Император Николай I, проезжая через Рязань, посетил гимназию в ее старом помещении. Говорили, что при встрече с директором он воскликнул: "Ба! и ты, Семенов, попал в ученые!.." Я помню, это было или поздно осенью, или зимой. Меня разбудили утром, в седьмом часу, при свечах я одевался по форме, и еще не рассвело, когда я прибежал в гимназию. Государь приехал к нам рано, кажется, не позднее 10 часов. В окно глядело тусклое утро, в классах было пасмурно.
Вид молодого государя, на приветствие которого мы отвечали: "Здравия желаем, Ваше Императорское Величество!" -- произвел на меня глубокое впечатление. Точно полубог, что-то вроде Марса и Аполлона, олицетворение красоты и могущества, прошло перед моими глазами.
Помню, что мы не сбегали вниз на лестницу провожать его, а оставались на своих местах, сидели смирно и не шумели до тех пор, пока крики "ура!" на улице не подсказали нам, что государь сел в экипаж и уехал.
Я лучше начинаю помнить с тех пор, когда гимназия наша, уже семиклассная, перекочевала в дом, пожертвованный ей Н. Г. Рюминым, сыном рязанского откупщика, который, вероятно, добивался и добился звания попечителя Рязанской гимназии.
Но прежде чем приступлю я к очерку моих наставников, скажу несколько слов о тогдашних порядках в гимназии.
Утром классы начинались с 9 часов и кончались в полдень. После обеда с 2 часов и до 5-ти. Далеко по городу разносился призывный звонок со двора гимназии; был еще и другой звонок в виде колокольчика из-под дуги, в который звонил сторож, прохаживаясь между классами в начале и конце каждого урока (то же, что и теперь). В старой гимназии перед учителем стоял столик на небольшом возвышении; в новой гимназии -- кафедра. В каждом классе был надзиратель (из учеников). Он сидел первым на первой скамье; на следующих скамьях до самой задней стены сидели тоже первыми с правой стороны помощники надзирателя. Все они были выбираемы или самим директором, или инспектором, и выбор этот вовсе не зависел от баллов или от успехов. Так, у того стола, где я очутился, помощником был Кильхен (очень красивый мальчик) только потому, что директор знал семью его и, так сказать, был уверен в его благовоспитанности.
Как надзиратель, так и его помощники обязаны были наблюдать за своими товарищами в то время, когда ожидался учитель. Нарушающих тишину и порядок они должны были записывать, и эти рапортички подавать или вошедшему учителю, или инспектору. Иногда на эти рапортички не обращалось никакого внимания, иногда инспектор вызывал виноватых, читал им нотацию и ставил в угол.

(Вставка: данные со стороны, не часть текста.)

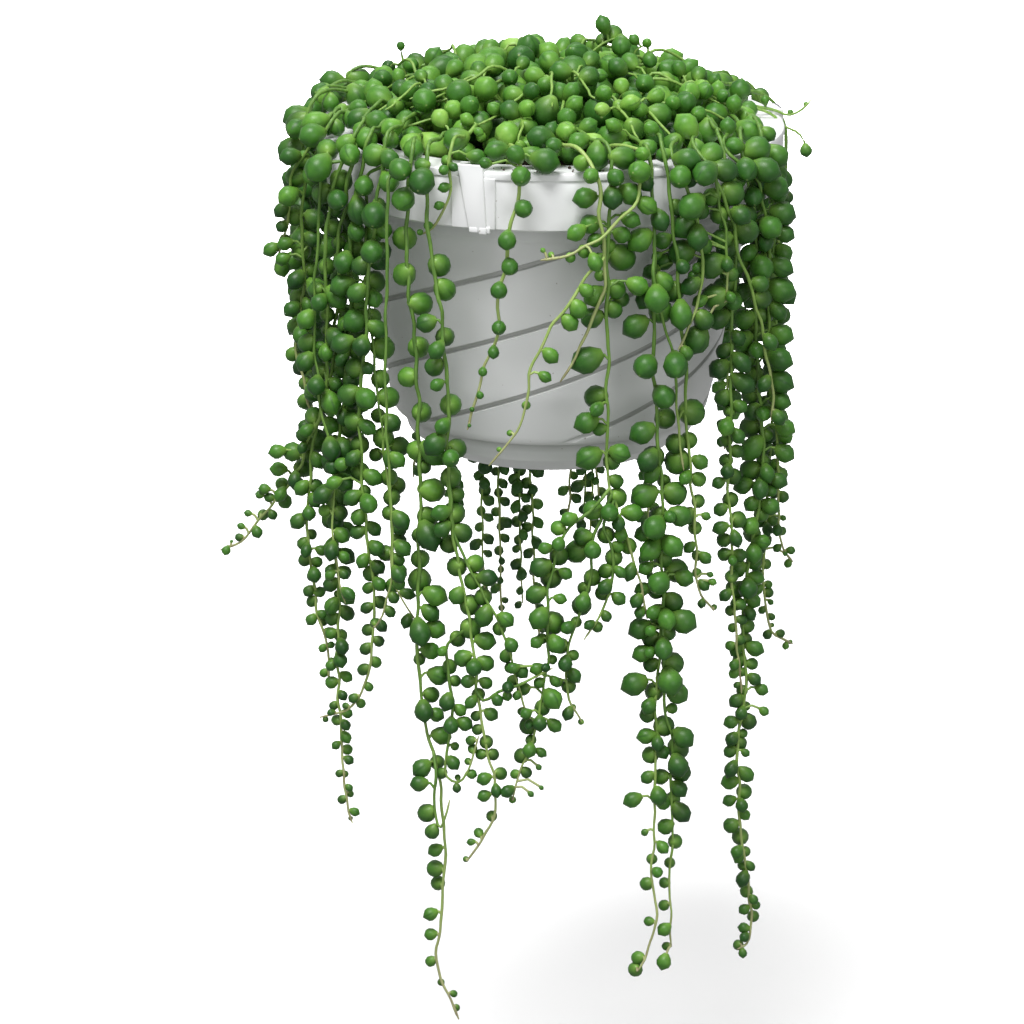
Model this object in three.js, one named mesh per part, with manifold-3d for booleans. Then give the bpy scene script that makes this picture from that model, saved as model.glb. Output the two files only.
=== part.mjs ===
// A string of pearls growing in a white plastic hanging pot.
// Millimetres, +Z up. The origin is the centre of the rim's top plane, where the pot hangs from its
// hanger, and the front of the pot faces -Y. Azimuths are in degrees round the pot, from the front
// towards +X.
import * as THREE from 'three';
import { mergeVertices } from 'three/addons/utils/BufferGeometryUtils.js';
import Module from 'manifold-3d';

const wasm = await Module();
wasm.setup();

// ---------------------------------------------------------------- driving dimensions
const RIM_RADIUS = 90; // outside of the rim band
const RIM_DROP = 22; // height of the band that hangs from the flange
const RIM_WALL = 1.8;
const BODY_RADIUS = 77.6; // body just under the flange
const BODY_WALL = 2;
const POT_HEIGHT = 127;
const BASE_RADIUS = 46;
const GROOVES = 6; // spiral grooves round the body
const GROOVE_RISE = 156; // climb of a groove in one full turn
const GROOVE_FRONT = -35.5; // height of one groove at the very front
const GROOVE_ENDS = [-33, -113]; // heights between which the grooves run
const GROOVE_DEPTH = 0.9;
const GROOVE_ROWS = 13; // rows of facets along the grooves
const PANEL_COLUMNS = [-1.3, 0, 1.3, 15, 30, 45]; // azimuths from one groove to the next, groove in 2nd place
const POT_COLUMNS = GROOVES * PANEL_COLUMNS.length;
const SOIL_SEGMENTS = 24;
const FLAT_SHARE = Math.cos(Math.PI / SOIL_SEGMENTS); // where a facet lies nearest, as a share of its radius
const LUG_AZIMUTHS = [-18.4, 101.6, 221.6]; // hanger lugs on the rim
const DRAIN_HOLES = 4;
const DRAIN_RADIUS = 3.5;
const DRAIN_CIRCLE = 34;
const SOIL_TOP = -7;
const GAP = 0.3; // between pieces that touch
const STEM_RADIUS = 0.9;
const ROOT_DEPTH = 6; // how deep a stem stands in the soil
const ROOT_RINGS = [55, 65, 60]; // distance of the roots from the axis, taken in turn
const CROWN_SHARES = [0.62, 0.2, 0.4]; // how high in the crown each ring's stems run
const CROWN_LEVELS = [10, 7.2, 8.2]; // height of each ring's stems where they cross the rim
const RIM_CROSSING = 91; // distance from the axis of a stem that crosses the rim
const CROWN_TOP = 29; // top of the mound of leaves
const CROWN_FALL = 0.0026; // the mound falls by this times its radius squared
const CROWN_FLOOR = 5; // clear height of the lowest stems over the soil
const STEM_STEP = 27; // length of a straight piece of a stem
const CORE_RADIUS = 49; // packed stems in the middle of the crown
const CORE_DEPTH = 9; // how far the crown's leaves stand out of them
const CORE_LEAVES = 50;
const CROWN_DRAWS = 99; // the crown's own row of repeatable draws
const LEAF_SIDES = 5;
const LEAF_GAP = 0.35; // least gap between leaves of different stems
const LEAF_STRIDE = 58; // distance along a hanging stem from one leaf to the next

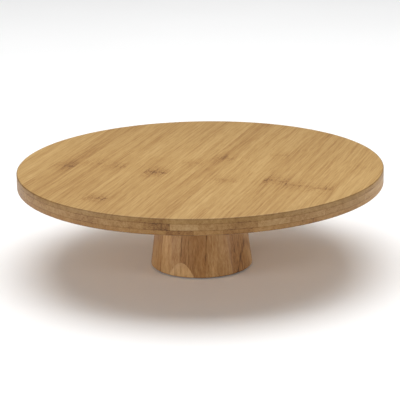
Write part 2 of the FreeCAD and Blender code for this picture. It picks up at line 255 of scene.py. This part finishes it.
def bent_fibres(graph, place, along, across, through, seed):
    """Places moved by a slow bend of the fibres, so that no streak is quite straight."""
    wander = graph.noise(place, 9, 2, seed=seed, stretch=(1, 4, 4))
    shift = graph.math("MULTIPLY", graph.math("SUBTRACT", wander, 0.5), 5 * MM)
    return graph.node("CombineXYZ", {0: along, 1: graph.math("ADD", across, shift),
                                     2: graph.math("ADD", through, shift)}).outputs[0]


def textured(graph, tone, place, bent, streaks, fibres, seed):
    """A tone varied by the wood's textures, from broad bands to single fibres, and by dark lines."""
    broad = graph.noise(bent, 170, 2, seed=seed, stretch=(0.03, 1, 1))
    patches = graph.noise(place, 45, 3, 0.6, seed=seed, stretch=(0.4, 1, 1))
    for texture, amount in ((broad, 0.50), (streaks, 0.98), (fibres, 0.82), (patches, 0.18)):
        centred = graph.math("SUBTRACT", texture, 0.5)
        tone = graph.math("MULTIPLY_ADD", centred, amount, tone)
    dark_lines = graph.range(streaks, 0.58, 0.74)
    return graph.math("MULTIPLY_ADD", dark_lines, -0.16, tone)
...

Каждые полгода совершалась пересадка по счету баллов; но эта пересадка не касалась ни надзирателя, ни его помощников, хотя бы они по баллам своим и были понижены, они оставались на тех же местах.
Во время класса тот, кому нужно было выйти, поднимал руку и, получивши дозволение, бежал на задний двор. Иногда в трескучий двадцатипятиградусный мороз бегали мы туда без шинелей и возвращались как ни в чем не бывало. Ретирадные места не отличались своею опрятностью, и все дощатые стены их были покрыты разными надписями -- мелом, углем и чем попало -- самого скабрезного свойства. Никто никогда туда не заходил; только раз гимназическое начальство пришло в великий конфуз, когда кто-то из прибывших ревизоров пожелал освидетельствовать и это, всеми заброшенное, из барочных досок сколоченное помещение. Нечего и говорить о том, что о теперешних ватерклозетах во всей не только Рязани, но и в Москве никто не имел ни малейшего понятия.
Надзиратель самого старшего, седьмого, класса назывался уже старшиной и был, так сказать, надзирателем над учениками всей гимназии. Помню, как в рекреацию проходил он по всем классам, а иногда и не один, а со своими ассистентами, которые шли за ним, как адъютанты за генералом. Как нельзя лучше я помню повелительное лицо, поступь и осанку одного старшины К., перед которым мы расступались, прекращали драку и усаживались на места... Боже мой! какое это было лицо!.. Это был полководец, чем-то вроде Наполеона. Я тогда так и воображал себе, что он будет великим человеком. Но К. обманул мои надежды: он, как кажется, всю жизнь свою провел в московском клубе и всю душу свою отдал картам. Так ли ему повиновались тузы, короли и валеты, как мы -- для меня покрыто мраком неизвестности.